Every experienced China buyer eventually discovers that the same factories on Alibaba list the same products on 1688 — at 30–50% lower prices. 1688.com is Alibaba Group's domestic Chinese wholesale platform, and for the right buyer it's the single biggest cost-saver in China sourcing. For the wrong buyer, it's a fast track to wired-deposit losses with zero recovery options. Here's the honest comparison.

Why 1688 is cheaper

  • Prices are quoted for the domestic Chinese market — no English-buyer markup, no Alibaba listing fees baked in.
  • MOQs are typically 1/5 to 1/10 of Alibaba MOQs because the assumed buyer is a Chinese reseller, not an importer.
  • Many 1688 'shops' are the actual factory's own storefront; on Alibaba the same factory often sells through a sales agent or trading company.

What 1688 doesn't have

  1. No English interface (Chrome auto-translate is rough on technical product spec terms).
  2. No Trade Assurance equivalent for foreign buyers — disputes are handled in Mandarin, in China, under Chinese consumer law you have no standing under.
  3. No international shipping by default — sellers ship to a Chinese address, full stop.
  4. No buyer-protection escrow that recognizes a foreign credit card or PayPal account.
The structural reality

1688 was built for Chinese resellers buying from Chinese factories. You are not the target user. Every safety mechanism you rely on as a foreign buyer on Alibaba is missing or unavailable to you on 1688.

The two viable ways for a foreign buyer to use 1688

Option A — Through a sourcing agent (recommended)

A reputable China-based sourcing agent (typically 5–8% commission) places orders on 1688 in their name, receives goods at their Yiwu/Shenzhen/Guangzhou warehouse, performs basic QC, consolidates shipments, and ships internationally under your name. The agent absorbs the platform risk because they have local legal standing if things go wrong.

  • Costs: 5–8% agent commission + domestic shipping + warehousing + international freight.
  • Even with all fees, total landed cost is usually 15–30% below the equivalent Alibaba quote.
  • Vet the agent harder than you'd vet a supplier — agent fraud (placing the order, taking your money, never paying the factory) is the #1 1688-related loss pattern in our data.

Option B — Direct, with a Chinese-speaking partner and a freight forwarder

Possible if you have a Chinese-speaking team member or co-founder, a Chinese bank account or trusted Alipay, and a separate freight forwarder for export. Cheaper than Option A in the long run; much higher upfront friction and risk in the first 6 months.
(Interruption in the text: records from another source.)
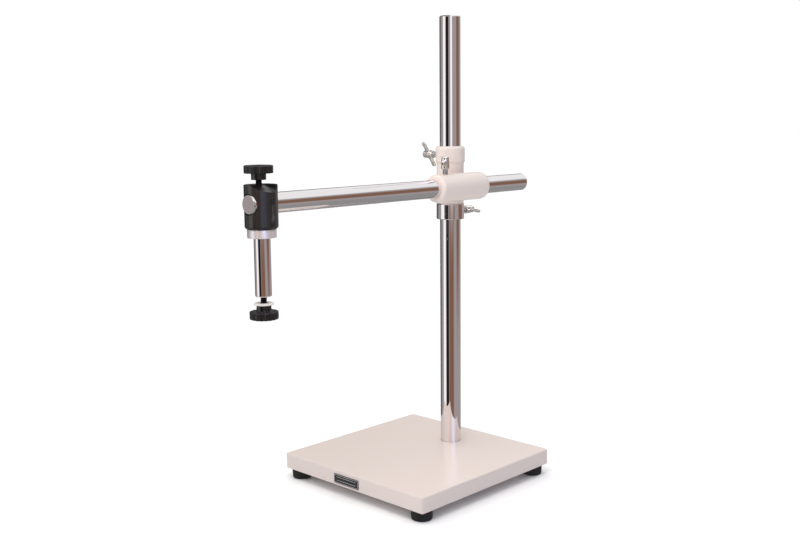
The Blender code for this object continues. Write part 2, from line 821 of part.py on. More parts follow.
def stud(name, bottom, top, y, parts):
    outline = [
        (0, top),
        (SCREW_RADIUS - EDGE_BREAK, top),
        (SCREW_RADIUS, top - EDGE_BREAK),
        (SCREW_RADIUS, bottom + EDGE_BREAK),
        (SCREW_RADIUS - EDGE_BREAK, bottom),
        (0, bottom),
    ]
    return turned(name, outline, parts, "dark_steel", Matrix.Translation((BOOM_X, y, 0)), SCREW_SIDES)


def nylon_washer(parts):
    bottom = SAFETY_WASHER_BOTTOM
    top = bottom + SAFETY_WASHER_THICKNESS
    outline = [
        (SAFETY_WASHER_RADIUS - EDGE_BREAK, top),
        (SAFETY_WASHER_RADIUS, top - EDGE_BREAK),
        (SAFETY_WASHER_RADIUS, bottom + EDGE_BREAK),
        (SAFETY_WASHER_RADIUS - EDGE_BREAK, bottom),
        (SCREW_RADIUS + GAP, bottom),
        (SCREW_RADIUS + GAP, top),
    ]
    return turned(
        "nylon_washer", outline, parts, "white_nylon", under_head(), SMALL_SIDES, closed=True
    )


# ---------------------------------------------------------------- assembly


def joint_empty(name, place, parts, parent=None):
    empty = bpy.data.objects.new(name, None)
    parts.objects.link(empty)
    empty.matrix_world = Matrix.Translation(place)
    bpy.context.view_layer.update()
    if parent:
        parent_keeping_place(empty, parent)
    return empty


def build_base(parts, cutters):
    base = joint_empty("joint_base", (0, 0, 0), parts)
    pieces = [base_plate(parts, cutters), front_label(parts)]
    for name, place in foot_places():
        pieces.append(foot(name, place, parts))
        pieces.append(foot_screw(name, place, parts))
    pieces += [post_bar(parts), post_washer(parts), post_bolt(parts, cutters)]
    return base, pieces


def build_collar(parts, cutters, base):
    lift = joint_empty("joint_collar", (0, POST_Y, COLLAR_BOTTOM), parts, base)
    shaft = pointing(Y_AXIS, Vector((0, POST_Y, COLLAR_SCREW_Z)), COLLAR_WING_TURN)
    tip = POST_RADIUS + 2 * GAP + PAD_THICKNESS
    pieces = [
        safety_collar(parts, cutters, shaft),
        clamp_pad("collar_clamp_pad", shaft, POST_RADIUS + GAP, parts),
        wing_screw("collar_clamp_screw", shaft, COLLAR_HUB_START, tip, parts, cutters),
    ]
    return lift, pieces


def build_crosshead(parts, cutters, lift):
    swivel = joint_empty("joint_crosshead", (0, POST_Y, SLEEVE_BOTTOM), parts, lift)
    post_shaft = pointing(-X_AXIS, Vector((0, POST_Y, POST_SCREW_Z)), POST_WING_TURN)
    boom_shaft = pointing(Z_AXIS, Vector((BOOM_X, BOOM_SCREW_Y, BOOM_Z)), BOOM_WING_TURN)
    reach = 2 * GAP + PAD_THICKNESS
    pieces = [
        crosshead_casting(parts, cutters, post_shaft, boom_shaft),
        clamp_pad("post_clamp_pad", post_shaft, POST_RADIUS + GAP, parts),
        clamp_pad("boom_clamp_pad", boom_shaft, BOOM_RADIUS + GAP, parts),
        wing_screw("post_clamp_screw", post_shaft, POST_HUB_START, POST_RADIUS + reach, parts, cutters),
        wing_screw("boom_clamp_screw", boom_shaft, BOOM_HUB_START, BOOM_RADIUS + reach, parts, cutters),
    ]
    return swivel, pieces


def build_head(parts, cutters, boom):
    tilt = joint_empty("joint_head", (BOOM_X, HEAD_Y, BOOM_Z), parts, boom)
    grub_shaft = pointing(X_AXIS, Vector((BOOM_X, GRUB_Y, BOOM_Z)))
    above_boom = pointing(Z_AXIS, Vector((BOOM_X, TOP_KNOB_Y, BOOM_Z)))
    top_knob_place = Matrix.Translation((BOOM_X, TOP_KNOB_Y, TOP_KNOB_HUB_BOTTOM))
    safety_place = pointing(-Z_AXIS, Vector((BOOM_X, HEAD_Y, SAFETY_KNOB_HUB_TOP)))
    stud_bottom = BOOM_Z + BOOM_RADIUS + 2 * GAP + PAD_THICKNESS
    stud_top = TOP_KNOB_HUB_BOTTOM + KNOB_HOLE_DEPTH - GAP
    safety_low = SAFETY_KNOB_HUB_TOP - KNOB_HOLE_DEPTH + GAP
    pieces = [
        head_block(parts, cutters, grub_shaft),
        head_grub_screw(parts, cutters, grub_shaft),
        clamp_pad("head_clamp_pad", above_boom, BOOM_RADIUS + GAP, parts),
        bearing_ring(parts),
        mounting_pin(parts),
        fluted_knob("top_knob", top_knob_place, parts, cutters),
        stud("top_knob_stud", stud_bottom, stud_top, TOP_KNOB_Y, parts),
        fluted_knob("safety_knob", safety_place, parts, cutters),
        stud("safety_stud", safety_low, PIN_BOTTOM + STUD_IN_PIN, HEAD_Y, parts),
        nylon_washer(parts),
    ]
    return tilt, pieces


def main():
    clear_scene()
    parts = new_collection("boom_stand")
    cutters = new_collection("cutters", hidden=True)

    base, base_pieces = build_base(parts, cutters)
    lift, collar_pieces = build_collar(parts, cutters, base)
    swivel, crosshead_pieces = build_crosshead(parts, cutters, lift)
    slide = joint_empty("joint_boom", (BOOM_X, POST_Y, BOOM_Z), parts, swivel)
    boom_pieces = [boom_bar(parts)]
    tilt, head_pieces = build_head(parts, cutters, slide)

    bpy.context.view_layer.update()
    groups = (
        (base, base_pieces),
        (lift, collar_pieces),
        (swivel, crosshead_pieces),
        (slide, boom_pieces),
        (tilt, head_pieces),
    )
    for parent, pieces in groups:
        for piece in pieces:
            parent_keeping_place(piece, parent)
    for obj in parts.objects:
        if obj.type == "MESH" and obj.data.polygons:
            smooth(obj.data)


main()
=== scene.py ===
"""Boom stand for a stereo microscope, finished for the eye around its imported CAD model.

Each piece is made in the CAD model's own frame, in metres, and rides on a CAD body.
"""

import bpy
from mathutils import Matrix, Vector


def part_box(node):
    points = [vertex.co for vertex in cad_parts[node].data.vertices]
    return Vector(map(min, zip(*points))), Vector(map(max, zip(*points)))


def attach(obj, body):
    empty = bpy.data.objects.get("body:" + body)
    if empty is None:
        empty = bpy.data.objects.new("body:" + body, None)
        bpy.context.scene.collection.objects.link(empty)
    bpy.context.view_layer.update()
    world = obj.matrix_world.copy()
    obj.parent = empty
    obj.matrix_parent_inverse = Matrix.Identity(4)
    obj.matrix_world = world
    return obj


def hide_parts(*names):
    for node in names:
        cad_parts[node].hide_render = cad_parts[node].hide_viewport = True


bl_info = {
    "name": "Microscope boom stand",
    "version": (1, 0, 0),
    "blender": (4, 5, 0),
    "location": "3D View > Sidebar > Boom stand",
    "description": "Makes a boom stand for a stereo microscope, one operator for each piece",
    "category": "Add Mesh",
}

from math import acos, atan2, cos, pi, radians, sin, tan

import bmesh
import bpy
from bpy.props import FloatProperty, FloatVectorProperty, IntProperty, PointerProperty
from mathutils import Matrix, Vector

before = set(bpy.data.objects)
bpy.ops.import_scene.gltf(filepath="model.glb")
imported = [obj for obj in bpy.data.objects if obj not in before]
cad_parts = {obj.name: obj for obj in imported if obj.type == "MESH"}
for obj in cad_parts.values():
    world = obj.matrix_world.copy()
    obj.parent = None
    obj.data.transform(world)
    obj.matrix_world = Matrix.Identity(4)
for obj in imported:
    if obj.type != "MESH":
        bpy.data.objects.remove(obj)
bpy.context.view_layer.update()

MM = 0.001


def span(node, axis):
    """A CAD node's lowest and highest coordinate on one axis, 0 for X, 1 for Y, 2 for Z."""
    low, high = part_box(node)
    return low[axis], high[axis]


def middle(node):
    low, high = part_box(node)
    return (low + high) / 2


def half_width(node, axis=0):
    low, high = span(node, axis)
    return (high - low) / 2


X_AXIS = Vector((1, 0, 0))
Y_AXIS = Vector((0, 1, 0))
Z_AXIS = Vector((0, 0, 1))
GAP = 0.3 * MM

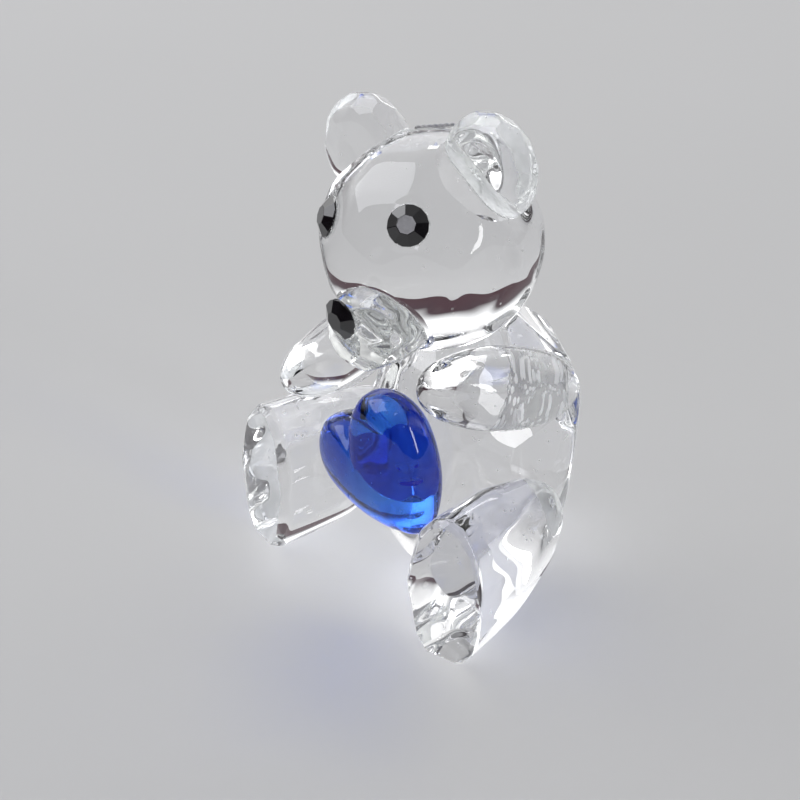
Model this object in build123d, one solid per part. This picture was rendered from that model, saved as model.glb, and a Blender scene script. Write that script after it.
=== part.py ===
from build123d import *
import os
from math import atan2, cos, degrees, radians, sin, sqrt

# Faceted crystal bear, seated and holding a glass heart, in millimetres.
# The origin is on the resting plane, below the middle of the torso. The bear looks
# along -Y, its left side is +X and +Z is up. Every piece is ground on its own and the
# pieces are glued face to face, so each joint is two flat seats and a film of adhesive.

os.makedirs("parts", exist_ok=True)

# ---- driving dimensions ------------------------------------------------------------

GLUE = 0.12                      # thickness of a cured adhesive film
BLANK = 90.0                     # cube of glass that every piece is ground from

TORSO_RADIUS = 10.25
TORSO_RISE = 14.6                # half height up to the neck
TORSO_SHOULDER = 12.2            # half height that the sloping shoulders follow
TORSO_DROP = 21.8                # half height of the belly, which stands cut off at Z 0
TORSO_MIDDLE = (0, 0, 13.2)      # widest section

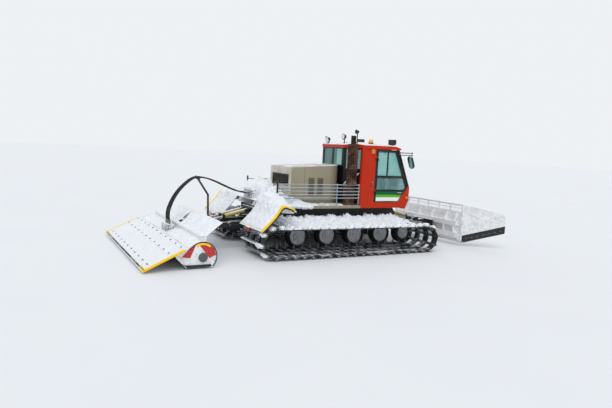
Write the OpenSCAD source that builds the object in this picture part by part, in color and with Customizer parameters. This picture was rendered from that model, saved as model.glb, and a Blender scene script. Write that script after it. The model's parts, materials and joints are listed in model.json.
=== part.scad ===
/* [Track] */
// Width over both tracks
track_span = 4100; // [3900:10:4300]
// Width of one track
track_w = 1310; // [1280:10:1340]
// Number of shoes on one track
shoe_n = 46; // [36:1:50]
// Height of a shoe's bar
bar_h = 60; // [40:1:80]
// Width of a shoe's bar where it sits on the belts
bar_foot = 74; // [50:1:90]
// Width of a shoe's bar at its edge
bar_edge = 16; // [8:1:30]
// Thickness of the rubber belts
belt_t = 25; // [15:1:35]
// Number of belts side by side
belt_n = 4; // [3:1:5]
// Width of one belt
belt_w = 200; // [150:5:220]
// Height of the guide teeth above the belts
tooth_h = 90; // [60:1:120]

/* [Wheels] */
// Radius of a road wheel's tyre
wheel_r = 285; // [270:1:300]
// Width of a road wheel's tyre
tyre_w = 220; // [160:1:260]
// Radius of a wheel's steel disc
rim_r = 212; // [180:1:225]
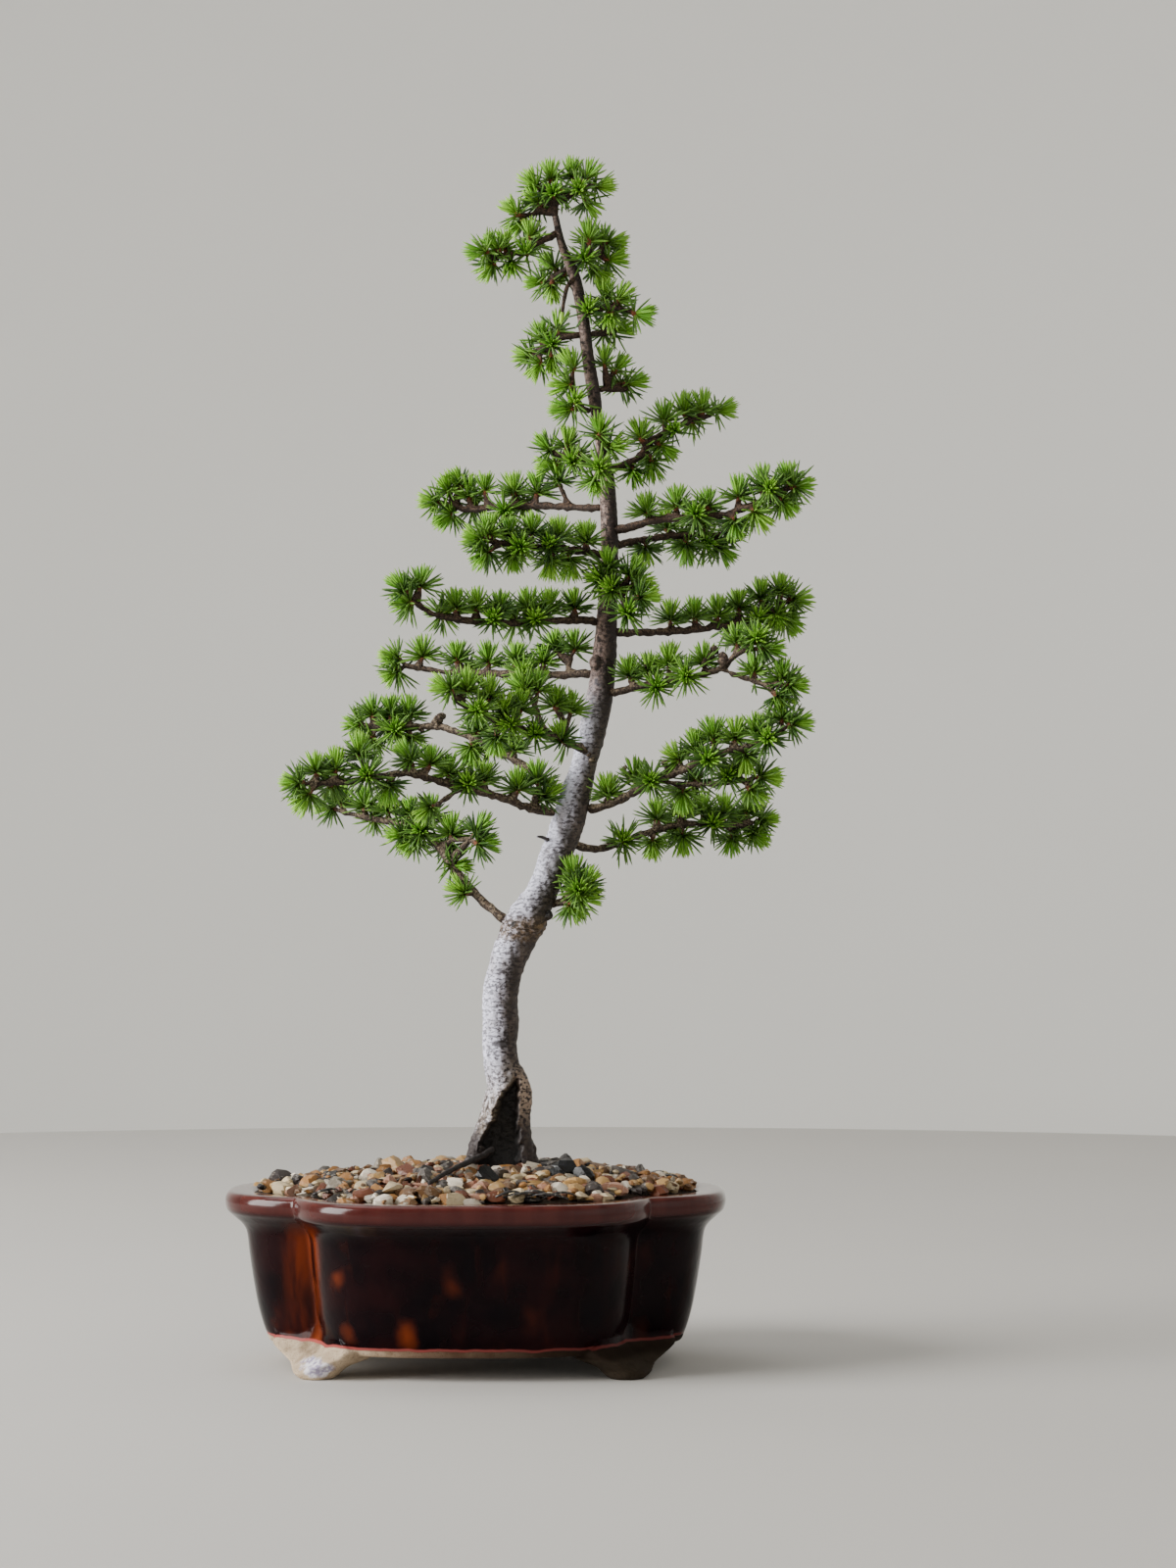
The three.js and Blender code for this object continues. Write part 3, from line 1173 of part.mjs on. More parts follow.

Red flags specific to 1688

  1. Shop '回头率' (repeat-buyer rate) under 15% on a shop claiming to be a factory — most likely a reseller.
  2. Listing photos that appear unchanged across dozens of unrelated shops (reverse-search them).
  3. '实力商家' or '诚信通' badges with under 2 years of platform tenure — these badges are increasingly gamed.
  4. Seller asking to move communication to WeChat immediately and pay via WeChat Pay (the 1688 version of the off-platform pivot scam).

Who should NOT use 1688 directly

  • First-time China sourcers without a sourcing agent.
  • Anyone ordering products with safety certifications (CE, FDA, FCC) — domestic Chinese listings rarely include compliant documentation suitable for Western imports.
  • Anyone planning to dispute or recover funds across borders — your legal standing is essentially zero.

Who absolutely should use 1688 (via an agent)

Small-batch e-commerce sellers, makers, niche brands, and anyone whose volume sits below the typical Alibaba MOQ. The agent layer gives you 80% of the savings with 20% of the risk. Just remember: you've now substituted supplier risk for agent risk. Apply the same verification rigor — business license, references, factory tour videos, third-party audits — to the agent as you would to a factory.

The bottom line

1688 isn't a scam platform — but it's a platform that was never designed to protect you. Use it through a vetted agent for the savings, never directly for a first relationship, and never as a way to skip the verification step. The factories are the same; the safety net isn't.